What is Text to Speech?

Imagine if your favorite novel could read itself to you. Or if your GPS had a soothing British accent instead of sounding like a robot with a cold. That’s TTS in a nutshell. It’s software that converts text on a screen into spoken words. Simple, right? But behind the curtain, it’s like a digital Cirque du Soleil.

Hold up. What the heck is TTS?

Hah. TTS is just an abbreviation of Text to Speech. This promises to be the snarkiest tech blog.

A Brief History of Talking Tech

The concept of making machines talk dates back to the 18th century when Wolfgang von Kempelen created the first speaking machine. Picture a creepy doll with a knack for small talk. Fast forward to the 20th century, and things get serious. In the 1930s, Homer Dudley, an engineer at Bell Labs, developed the VODER (Voice Operating Demonstrator). This contraption could mimic human speech with the finesse of a ventriloquist’s dummy.

Then, the 1960s saw the birth of computer-generated speech. The granddaddy of modern TTS, the IBM 704, made its debut. Its claim to fame? Singing “Daisy Bell” (a.k.a. “Bicycle Built for Two”) with all the charm of a dial-up modem serenade. If you’ve ever watched “2001: A Space Odyssey,” HAL 9000’s rendition of the song is a nod to this moment in tech history.

How Does TTS Work?

Behind its smooth-talking façade, TTS is a master of phonetics, linguistics, and a bit of sorcery. Here’s a simplified breakdown:

  1. Text Analysis: The software breaks down the input text into understandable chunks. It figures out grammar, punctuation, and context because “lead” can be the stuff in your pencil or the guy in front of a parade.
  2. Linguistic Processing: It then converts these chunks into phonetic transcriptions, determining how each word should sound. Think of it as the digital equivalent of sounding out words in a spelling bee.
  3. Waveform Production: Finally, it generates the actual sound waves. Early versions did this with pre-recorded snippets, but modern TTS uses complex algorithms to produce natural-sounding speech.

Modern-Day Marvels

Today’s TTS is a far cry from the monotone drone of yesteryears. With neural networks and AI, we’ve got voices that can express emotion, regional accents, and even sarcasm. Siri, Alexa, and Google Assistant are the celebrity voices of our era, making TTS a household staple.
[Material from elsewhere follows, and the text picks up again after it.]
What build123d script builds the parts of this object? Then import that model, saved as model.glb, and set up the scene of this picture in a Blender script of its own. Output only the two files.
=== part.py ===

Need examples? Here’s a few:

  • Audiobooks: Let’s face it, not everyone has the time to read. TTS lets you “read” while doing dishes, driving, or pretending to listen to your boss on Zoom.
  • Assistive Technology: For people with visual impairments or reading disabilities, TTS is a game-changer, providing access to information and independence.
  • Navigation Systems: Because getting lost is less frustrating when your GPS says “turn left” in a posh British accent rather than a robotic screech.

Fun Fact Break

Did you know Stephen Hawking’s iconic voice was a custom TTS system? Despite sounding a bit robotic, it became his signature and a symbol of his brilliant mind. He could have updated it to a more natural-sounding voice but chose not to, proving that sometimes, the classics are irreplaceable.

The Future of TTS

Looking ahead, TTS is gearing up for even more mind-blowing advancements. We’re talking about voices that can adapt their tone based on context, mimic specific individuals with eerie accuracy, and even multilingual fluency. Picture your smart fridge telling you, in flawless French, that you’re out of cheese. Très chic, non?

In conclusion, text-to-speech technology has evolved from creepy mechanical voices to sophisticated, AI-powered conversationalists. It’s woven into the fabric of our daily lives, making technology more accessible, engaging, and downright fun. So next time your GPS suavely guides you through traffic or your audiobook serenades you to sleep, give a nod to the marvel that is TTS. After all, it’s not just about talking; it’s about making technology feel a bit more human.